Regular flights "will allow more fluid movement of people, goods, information and ideas between two places that are very close geographically but distant politically," he said.

Cuba Flight

A passenger checks in at the gate for Jet Blue Flight 387, at Fort Lauderdale International Airport in Fort Lauderdale, Florida, on August 31, 2016. The flight from Fort Lauderdale to Santa Clara, Cuba is the first commercial flight to Cuba in decades.


Joe Skipper/Reuters

Cuba: 'Hot' travel destination

Of the 3.5 million tourists in Cuba in 2015, only 161,000 were Americans. 

However, that number was up 77 percent from the previous year and Americans are now expected to become a major component in a growth industry expected to reach 6.8 million visitors in 2018.

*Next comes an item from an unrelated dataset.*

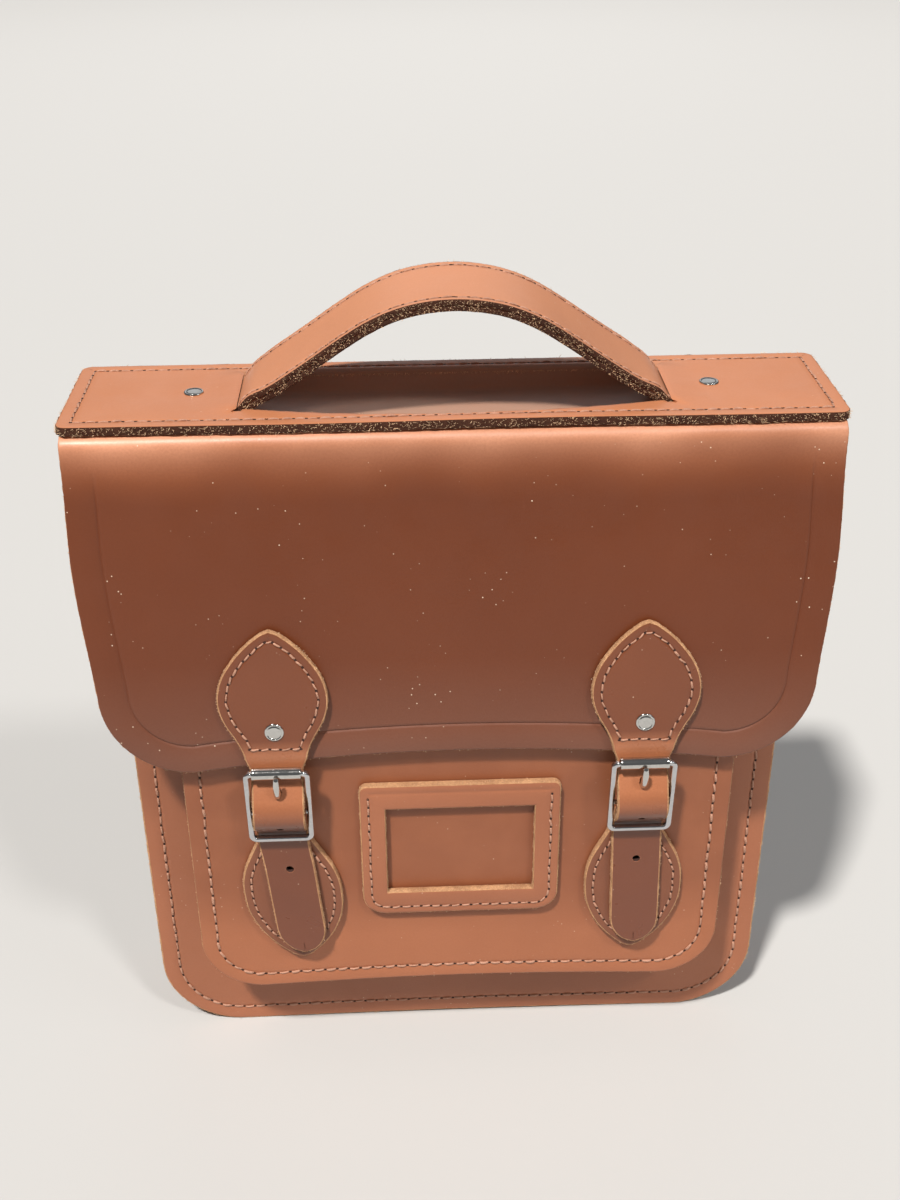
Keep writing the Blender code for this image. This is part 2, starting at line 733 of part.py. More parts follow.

"There's a lot of interest in Cuba. It's the hot, 'in' place right now," said Frank Gonzalez, owner of the Mambi travel agency which offers packages to the island from the United States that include cultural workshops.

Flights departing from Miami, Fort Lauderdale, Chicago, Minneapolis and Philadelphia will head to the Cuban cities Camaguey, Cayo Coco, Cayo Largo, Cienfuegos, Holguin, Manzanillo, Matanzas, Santa Clara and Santiago de Cuba.

The airlines designated to fly to the nine Cuban airports not including Havana — include American Airlines, Frontier Airlines, JetBlue Airways, Silver Airways, Southwest Airlines and Sun Country Airlines, according to the US government.

For Havana, the US Department of Transportation said Wednesday that eight airlines would operate daily flights to the capital: Alaska Airlines, American, Delta, Frontier, JetBlue, Southwest, Spirit Airlines and United Airlines.

The US cities operating the links are Atlanta, Charlotte, Fort Lauderdale, Houston, Los Angeles, Miami, Newark, New York, Orlando and Tampa.